Shi gave two reasons TCSOL students have trouble landing a job after graduation.

"First, the major aims at cultivating Chinese teachers for foreign students. Yet it's extremely difficult to get a teaching position in any university. Most universities now require a doctorate. Second, many students who now aim to work overseas cannot do so due to visa problems and also because they do not have relevant teaching certificates in other countries."

Shi was enrolled in BLCU's TCSOL program in the mid-'90s, and Li was enrolled in the major at Zhengzhou University in Henan province in 2007. They had similar notions of the major when they signed up for it, including the dual emphasis on English and Chinese.

But the situation has changed, Shi said. While English-speaking adults made up most of the foreigners who studied Chinese in the past, more children are doing so now. That means a different set of teaching skills are needed. Foreigners learning Chinese also come from diverse backgrounds, including non-English speaking ones.

At a seminar on improving courses for the TCSOL program in October 2013, Zhou Shangzhi from the School of Education at Shanghai International Studies University said that the courses should focus more on non-English languages and not just offer courses in Chinese and English.

While landing a teaching position in foreign universities is tough, some TCSOL students are still willing to become Chinese teachers in private language schools. Many of them also realize that schools prefer teaching experience to master's degrees.

Ged Scheuber, general manager of Culture Yard, a private language school in Beijing, has been recruiting Chinese teachers for more than a year.

"Almost all the teachers we've recruited so far hold a master's degree in the major," he said. "Yet that does not necessarily mean they are qualified for the job. We emphasize on how well teachers are able to give students the confidence to speak. Teachers with good experience can identify the areas that foreign learners may find confusing."

Also, some foreign students and expats in China still heavily rely on self-study to improve their Chinese.

Magdalena Lowczynska, 31, a Polish student learning Chinese at the School of International Education and Exchange at Shanxi University, said learning a language is more about using it in real life conversations than memorizing vocabulary and grammar.
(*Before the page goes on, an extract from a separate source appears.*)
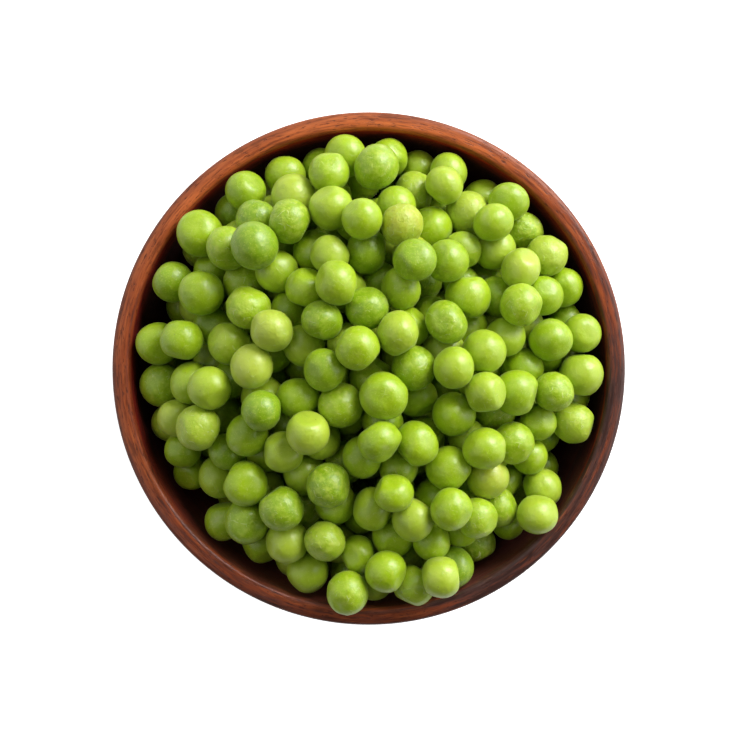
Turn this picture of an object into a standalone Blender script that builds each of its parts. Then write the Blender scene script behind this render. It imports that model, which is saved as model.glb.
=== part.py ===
"""A small turned wooden bowl, heaped with shelled green peas.

Metres, +Z up. The origin is the middle of the foot's underside, on the surface that the bowl
stands on. There are two pieces: the bowl, turned from one block of wood, and the heap of loose
peas in it, fused into one solid.
"""

import math
import random

import bmesh
import bpy
import numpy as np
from mathutils import Quaternion, Vector

MM = 0.001

# The bowl's driving sizes
BOWL_RADIUS = 55 * MM
BOWL_HEIGHT = 46 * MM
RIM_THICKNESS = 4 * MM
FLOOR_THICKNESS = 7 * MM
FLOOR_RADIUS = 19 * MM
FOOT_RADIUS = 25 * MM
FOOT_HEIGHT = 3 * MM
FOOT_CHAMFER = 0.6 * MM
RECESS_RADIUS = 18 * MM
RECESS_DEPTH = 1.2 * MM

# The peas' driving sizes
PEA_RADIUS = 4.5 * MM
PEA_SIZE_SPREAD = 0.055
PEA_SIZE_LIMIT = 0.1
MOUND_HEIGHT = 16 * MM
POCKET_LEVEL = 43 * MM
HANDFUL_COUNT = 60
HANDFUL_REACH = 0.88
PEA_SEED = 15

# How the peas come to rest: they press a little into each other, and stay clear of the wood
PRESS = 0.96
WOOD_GAP = 0.8 * MM
RIM_ROOM = 0.9
POCKET_TRIES = 400
HANDFUL_TRIES = 6
ROLL_DIRECTIONS = 12
FIRST_ROLL = 0.5
LAST_ROLL = 0.01
PLACE_DIGITS = 7

# The solid under the outer peas, which they are rooted in
CORE_COVER = 4.5 * MM
CORE_INSET = 1.8 * MM
CORE_FLOOR_GAP = 1.2 * MM
TOP_DEPTH = 1 * MM
SEEN_DEPTH = 9 * MM
HIDDEN_SHARE = 4
FACET_PROUD = 1.08
PEA_TURN_SEED = 4

# Facets
BOWL_SIDES = 52
CORE_SIDES = 32
CURVE_STEPS = 9
RIM_STEPS = 6
FINE_CURVE_STEPS = 60
TOP_PEA_SIDES = (6, 4)
MERGE = 0.01 * MM
SMOOTH_ANGLE = math.radians(60)

INNER_RADIUS = BOWL_RADIUS - RIM_THICKNESS
LIP_RADIUS = RIM_THICKNESS / 2
LIP_BASE = BOWL_HEIGHT - LIP_RADIUS


def clear_scene():
    for obj in list(bpy.data.objects):
        bpy.data.objects.remove(obj)


def new_collection(name):
    collection = bpy.data.collections.new(name)
    bpy.context.scene.collection.children.link(collection)
    return collection


def new_material(name, colour, roughness):
    material = bpy.data.materials.new(name)
    material.use_nodes = True
    shader = material.node_tree.nodes["Principled BSDF"]
    shader.inputs["Base Color"].default_value = (*colour, 1.0)
    shader.inputs["Roughness"].default_value = roughness
    shader.inputs["Metallic"].default_value = 0.0
    material.diffuse_color = (*colour, 1.0)
    return material


def quarter_ellipse(start, end, steps):
    """Points from start, where the curve runs level, to end, where it runs upright."""
    points = []
    for step in range(steps + 1):
        turn = 0.5 * math.pi * step / steps
        across = start[0] + (end[0] - start[0]) * math.sin(turn)
        up = start[1] + (end[1] - start[1]) * (1 - math.cos(turn))
        points.append((across, up))
    return points


def inside_curve(steps):
    """The hollow's wall, from the edge of its flat floor up to the lip."""
    return quarter_ellipse((FLOOR_RADIUS, FLOOR_THICKNESS), (INNER_RADIUS, LIP_BASE), steps)


def lip_curve(steps):
    """The half-round lip, from inside to outside, without its two ends."""
    turns = [math.pi * (1 - step / steps) for step in range(1, steps)]
    middle = BOWL_RADIUS - LIP_RADIUS
    return [(middle + LIP_RADIUS * math.cos(turn), LIP_BASE + LIP_RADIUS * math.sin(turn)) for turn in turns]


def bowl_profile():
    """Half of the bowl's section, from the axis inside, over the lip and down to the axis below."""
    outside = quarter_ellipse((FOOT_RADIUS, FOOT_HEIGHT), (BOWL_RADIUS, LIP_BASE), CURVE_STEPS)
    foot = [
        (FOOT_RADIUS, FOOT_CHAMFER),
        (FOOT_RADIUS - FOOT_CHAMFER, 0.0),
        (RECESS_RADIUS + RECESS_DEPTH, 0.0),
        (RECESS_RADIUS, RECESS_DEPTH),
        (0.0, RECESS_DEPTH),
    ]
    inside = [(0.0, FLOOR_THICKNESS), *inside_curve(CURVE_STEPS)]
    return [*inside, *lip_curve(RIM_STEPS), *reversed(outside), *foot]


def turned_piece(name, profile, sides, material, collection):
    """A solid turned round the Z axis from a profile that starts and ends on it."""
    mesh = bpy.data.meshes.new(name)
    points = [(across, 0.0, up) for across, up in profile]
    mesh.from_pydata(points, [(i, i + 1) for i in range(len(points) - 1)], [])
    mesh.materials.append(material)
    piece = bpy.data.objects.new(name, mesh)
    collection.objects.link(piece)
    screw = piece.modifiers.new("turning", "SCREW")
    screw.axis = "Z"
    screw.angle = 2 * math.pi
    screw.steps = sides
    screw.render_steps = sides
    screw.use_merge_vertices = True
    screw.merge_threshold = MERGE
    screw.use_smooth_shade = True
    return piece


def mound(across):
    """How far the heap's surface rises over its edge, at a distance from the axis."""
    return MOUND_HEIGHT * (1 - (across / INNER_RADIUS) ** 2)


def wood_points():
    """Close points along the hollow's section, which a pea can come to rest on."""
    floor = [(FLOOR_RADIUS * step / FINE_CURVE_STEPS, FLOOR_THICKNESS) for step in range(FINE_CURVE_STEPS)]
    return np.array([*floor, *inside_curve(FINE_CURVE_STEPS), *lip_curve(FINE_CURVE_STEPS)])


def resting_heights(x, y, radius, wood, peas):
    """The lowest height for the centre of a pea over each point, on the wood and the peas so far."""
    out = np.hypot(x, y)
    clear = radius + WOOD_GAP
    away = out[:, None] - wood[None, :, 0]
    over_wood = wood[None, :, 1] + np.sqrt(np.maximum(clear**2 - away**2, 0.0))
    heights = np.where(np.abs(away) < clear, over_wood, 0.0).max(axis=1)
    if len(peas):
        touch = PRESS * (radius + peas[None, :, 3])
        level = (x[:, None] - peas[None, :, 0]) ** 2 + (y[:, None] - peas[None, :, 1]) ** 2
        over_peas = peas[None, :, 2] + np.sqrt(np.maximum(touch**2 - level, 0.0))
        heights = np.maximum(heights, np.where(level < touch**2, over_peas, 0.0).max(axis=1))
    return np.where(out > INNER_RADIUS - RIM_ROOM * radius, np.inf, heights)


def lowest_try(draw, tries, reach, radius, wood, peas):
    """The point, out of a few random ones in the bowl, where the pea lies lowest under the mound."""
    turns = np.array([draw.uniform(0, 2 * math.pi) for _ in range(tries)])
    out = reach * np.sqrt([draw.random() for _ in range(tries)])
    x, y = out * np.cos(turns), out * np.sin(turns)
    heights = resting_heights(x, y, radius, wood, peas)
    best = int(np.argmin(heights - mound(out)))
    return x[best], y[best], heights[best]


def rolled(x, y, height, radius, wood, peas):
    """Where a pea set down there ends up, once it has rolled to the bottom of its pocket."""
    turns = np.arange(ROLL_DIRECTIONS) * 2 * math.pi / ROLL_DIRECTIONS
    step = FIRST_ROLL * radius
    while step > LAST_ROLL * radius:
        next_x, next_y = x + step * np.cos(turns), y + step * np.sin(turns)
        heights = resting_heights(next_x, next_y, radius, wood, peas)
        best = int(np.argmin(heights))
        if heights[best] < height:
            x, y, height = next_x[best], next_y[best], heights[best]
        else:
            step /= 2
    return x, y, height


def pea_radius(draw):
    size = max(-PEA_SIZE_LIMIT, min(PEA_SIZE_LIMIT, draw.gauss(0, PEA_SIZE_SPREAD)))
    return PEA_RADIUS * (1 + size)


def poured_peas():
    """All the peas, as rows of x, y, z and radius.

    Each one takes the lowest pocket that it finds, until the heap is up to the mound. A last
    handful lands more at random, and lies on top.
    """
    draw = random.Random(PEA_SEED)
    wood = wood_points()
    peas = np.zeros((0, 4))
    handful = 0
    while handful < HANDFUL_COUNT:
        radius = pea_radius(draw)
        reach = INNER_RADIUS - radius
        tries = POCKET_TRIES
        if handful:
            reach *= HANDFUL_REACH
            tries = HANDFUL_TRIES
        x, y, height = lowest_try(draw, tries, reach, radius, wood, peas)
        x, y, height = rolled(x, y, height, radius, wood, peas)
        if handful or height - mound(math.hypot(x, y)) > POCKET_LEVEL:
            handful += 1
        pea = np.round([[x, y, height, radius]], PLACE_DIGITS)
        peas = np.vstack([peas, pea])
    return peas


def core_profile():
    """Section of the heap's inside: the mound less its cover, and the hollow less an inset."""
    edge = INNER_RADIUS - CORE_INSET
    level = POCKET_LEVEL - CORE_COVER
    dome = [(edge * step / CURVE_STEPS, level + mound(edge * step / CURVE_STEPS)) for step in range(CURVE_STEPS + 1)]
    wall = [(across - CORE_INSET, up + CORE_FLOOR_GAP) for across, up in reversed(inside_curve(CURVE_STEPS))]
    side = [(across, up) for across, up in wall if up < level]
    return [*dome, *side, (0.0, FLOOR_THICKNESS + CORE_FLOOR_GAP)]


def finer_ball(shape):
    bmesh.ops.create_uvsphere(shape, u_segments=TOP_PEA_SIDES[0], v_segments=TOP_PEA_SIDES[1], radius=1.0)


def plainer_ball(shape):
    bmesh.ops.create_icosphere(shape, subdivisions=1, radius=1.0)


def ball_mesh(name, make_ball, material):
    """A ball of radius 1 with few sides, which many peas share."""
    shape = bmesh.new()
    make_ball(shape)
    mesh = bpy.data.meshes.new(name)
    shape.to_mesh(mesh)
    shape.free()
    mesh.materials.append(material)
    return mesh


def towards_support(number, peas):
    """The direction from a pea to the one that it lies on most closely."""
    before = peas[:max(number, 1)]
    away = before[:, :3] - peas[number, :3]
    gaps = np.linalg.norm(away, axis=1) - before[:, 3]
    return Vector(away[int(np.argmin(gaps))])


def place_peas(peas, material, collection):
    """A ball for each pea that can be seen, finer on top, and for a share of those below.

    A ball's pole is a corner, and it points at the pea below, so that the two are sure to meet.
    """
    draw = random.Random(PEA_TURN_SEED)
    top_ball = ball_mesh("top_pea", finer_ball, material)
    low_ball = ball_mesh("low_pea", plainer_ball, material)
    for number, (x, y, height, radius) in enumerate(peas):
        depth = POCKET_LEVEL + mound(math.hypot(x, y)) - height
        if depth > SEEN_DEPTH and number % HIDDEN_SHARE:
            continue
        pea = bpy.data.objects.new(f"pea_{number:03d}", top_ball if depth < TOP_DEPTH else low_ball)
        turn = towards_support(number, peas).to_track_quat("Z", "Y")
        spin = Quaternion((0, 0, 1), draw.uniform(0, 2 * math.pi))
        pea.location = (x, y, height)
        pea.rotation_euler = (turn @ spin).to_euler()
        pea.scale = [FACET_PROUD * radius] * 3
        collection.objects.link(pea)


def fuse(piece, collection):
    """Joins a collection's objects to the piece by one Boolean union, and removes them."""
    union = piece.modifiers.new("fused peas", "BOOLEAN")
    union.operation = "UNION"
    union.operand_type = "COLLECTION"
    union.collection = collection
    union.solver = "EXACT"
    evaluated = piece.evaluated_get(bpy.context.evaluated_depsgraph_get())
    fused = bpy.data.meshes.new_from_object(evaluated)
    piece.modifiers.clear()
    piece.data = fused
    for obj in list(collection.objects):
        bpy.data.objects.remove(obj)
    bpy.data.collections.remove(collection)


def pea_heap(material, collection):
    heap = turned_piece("pea_heap", core_profile(), CORE_SIDES, material, collection)
    loose = new_collection("loose peas")
    place_peas(poured_peas(), material, loose)
    fuse(heap, loose)
    heap.data.shade_smooth()
    heap.data.set_sharp_from_angle(angle=SMOOTH_ANGLE)


def main():
    clear_scene()
    collection = new_collection("bowl of peas")
    wood = new_material("oiled wood", (0.23, 0.06, 0.025), 0.38)
    green = new_material("pea skin", (0.33, 0.52, 0.06), 0.36)
    turned_piece("bowl", bowl_profile(), BOWL_SIDES, wood, collection)
    pea_heap(green, collection)


main()
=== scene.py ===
"""A small turned wooden bowl, heaped with shelled green peas.

The frame gives the solid bowl and the solid heap, in metres, +Z up. The bowl is turned again here
with a fine profile and an oiled wood finish, and every pea of the heap is made again where the
heap has it, with its own form and ripeness.
"""

import math
import random

import bmesh
import bpy
import numpy as np
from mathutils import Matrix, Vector


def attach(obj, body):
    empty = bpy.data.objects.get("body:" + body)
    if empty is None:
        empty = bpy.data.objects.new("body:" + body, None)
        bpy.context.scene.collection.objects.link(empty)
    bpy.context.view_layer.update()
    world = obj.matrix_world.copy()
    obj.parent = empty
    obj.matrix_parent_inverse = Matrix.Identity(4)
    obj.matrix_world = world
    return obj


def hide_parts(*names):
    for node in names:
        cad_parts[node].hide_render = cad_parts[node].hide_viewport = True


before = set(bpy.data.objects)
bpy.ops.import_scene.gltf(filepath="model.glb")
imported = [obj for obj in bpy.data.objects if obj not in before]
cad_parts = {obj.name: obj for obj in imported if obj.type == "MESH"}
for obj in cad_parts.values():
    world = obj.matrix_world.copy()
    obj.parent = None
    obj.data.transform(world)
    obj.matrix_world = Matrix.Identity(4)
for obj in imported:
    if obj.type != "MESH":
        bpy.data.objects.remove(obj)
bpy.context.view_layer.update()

bl_info = {
    "name": "Wooden bowl of green peas",
    "version": (1, 0, 0),
    "blender": (4, 5, 0),
    "location": "View3D > Sidebar > Peas",
    "description": "Builds a turned wooden bowl heaped with shelled green peas",
    "category": "Add Mesh",
}

MM = 0.001

# How the peas come to rest, as in the solid heap
PEA_SIZE_LIMIT = 0.1
HANDFUL_REACH = 0.88
PRESS = 0.96
WOOD_GAP = 0.8 * MM
RIM_ROOM = 0.9
POCKET_TRIES = 400
HANDFUL_TRIES = 6
ROLL_DIRECTIONS = 12
FIRST_ROLL = 0.5
LAST_ROLL = 0.01
PLACE_DIGITS = 7
FINE_CURVE_STEPS = 60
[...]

To help more students in the program get opportunities to work overseas, East China Normal University also started a cooperation program two years ago with universities in the United States, through which Chinese students are able to gain a local teaching certificate. This will enable the students to become Chinese teachers in the US.

Shi Jiawei, the former TCSOL director at BLCU, said the university is also working on similar programs in the US.